La chancelière est donc condamnée à adopter, dans la crise actuelle, une position plus ferme. Elle laisse même le devant de la scène au ministre de l’Intérieur, le conservateur bavarois Horst Seehofer (CSU), sa bête noire. En 2015, l’ex-ministre-président du Land de Bavière avait critiqué rudement la politique d’accueil d’Angela Merkel et s’est, en tant que ministre, heurté à plusieurs reprises à la chancelière sur les questions migratoires. Un geste humanitaire tout de même ces jours-ci : le gouvernement allemand – conservateurs et sociaux-démocrates – a fait savoir qu’une coalition de pays  » volontaires  » de l’Union – Allemagne, France, Portugal, Finlande, Luxembourg – sont disposés à prendre en charge jusqu’à 1 500 enfants migrants malades ou non accompagnés, actuellement bloqués à Lesbos et sur d’autres îles grecques. Les partis de gauche en Allemagne font pression pour qu’une aide soit apportée à ces enfants et des maires de grandes villes allemandes ont fait savoir qu’ils étaient prêts à accueillir les orphelins des camps de réfugiés grecs. Mais des voix, parmi les responsables du parti conservateur, ont exprimé leur scepticisme, redoutant de  » créer de faux espoirs  » parmi les migrants.

La priorité actuelle, pour l’Union européenne, est d’aider la Grèce – l' » aspida (bouclier) de l’Europe « , comme l’a qualifiée la présidente de la Commission, usant d’une rhétorique de guerre maladroite – à faire face à l’afflux de migrants à ses frontières avec la Turquie. D’où la décision de mettre 700 millions d’euros à la disposition d’Athènes, dont 350 débloqués immédiatement.
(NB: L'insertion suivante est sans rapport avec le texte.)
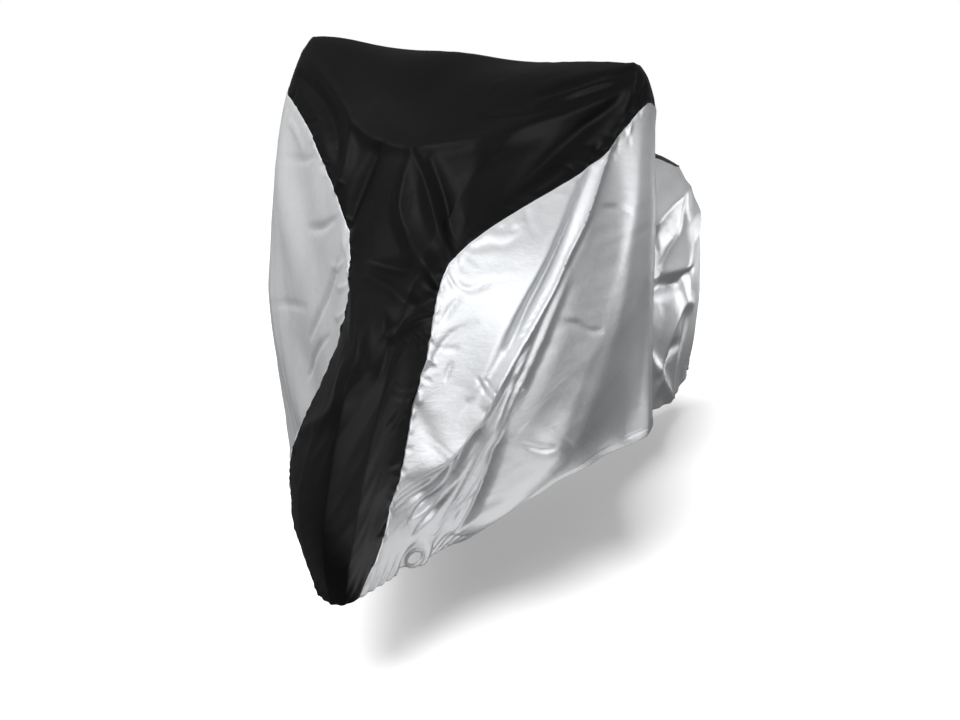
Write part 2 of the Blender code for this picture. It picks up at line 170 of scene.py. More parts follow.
# %%
FACETS = (
    # left panel: the billow's crest
    ((318, 200, 880, 0, 40, 20), (307, 169, 841, 12, 80, 25), (289, 107, 739, 30, 130, 90),
     (268, 48, 663, 40, 180, 130), (248, -5, 592, 42, 210, 145), (232, -34, 533, 42, 240, 140),
     (214, -50, 440, 42, 250, 150), (196, -95, 376, 38, 120, 140), (186, -142, 364, 28, 60, 120),
     (181, -204, 353, 9, 40, 60)),
    # left panel: the crest in front of the grip's own flat stretch
    ((351, 265, 919, 0, 60, 60), (349, 249, 772, 14, 90, 90), (342, 232, 697, 20, 95, 130),
     (333, 212, 602, 28, 90, 200), (313, 174, 501, 36, 130, 240), (297, 154, 435, 38, 150, 250),
     (271, 130, 357, 36, 150, 250), (246, 113, 303, 30, 130, 200), (198, 56, 242, 18, 80, 120),
     (161, -11, 207, 4, 40, 60)),
)
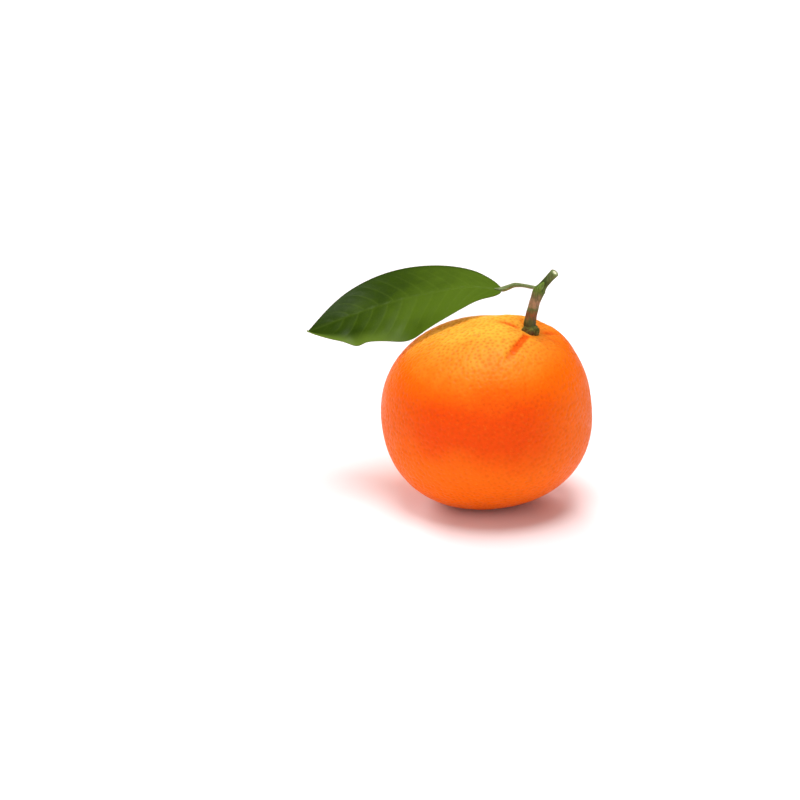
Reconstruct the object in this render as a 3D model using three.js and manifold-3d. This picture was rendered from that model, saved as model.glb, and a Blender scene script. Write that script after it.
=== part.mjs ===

D’où, aussi, une intervention rapide de l’agence européenne Frontex : une centaine de gardes-frontières sont envoyés sur place, en renfort des 530 déjà présents, avec sept navires, deux hélicoptères, un avion, trois véhicules à vision thermique… De même, 160 experts doivent être déployés en Grèce pour renforcer le Bureau européen d’appui en matière d’asile. Reste, surtout, à mettre en place une politique migratoire commune, qui organise une juste répartition des demandeurs d’asile. La législation européenne en matière d’asile doit être revue. Un dossier explosif, car la question migratoire est depuis cinq ans un sujet tabou au sein de l’Union.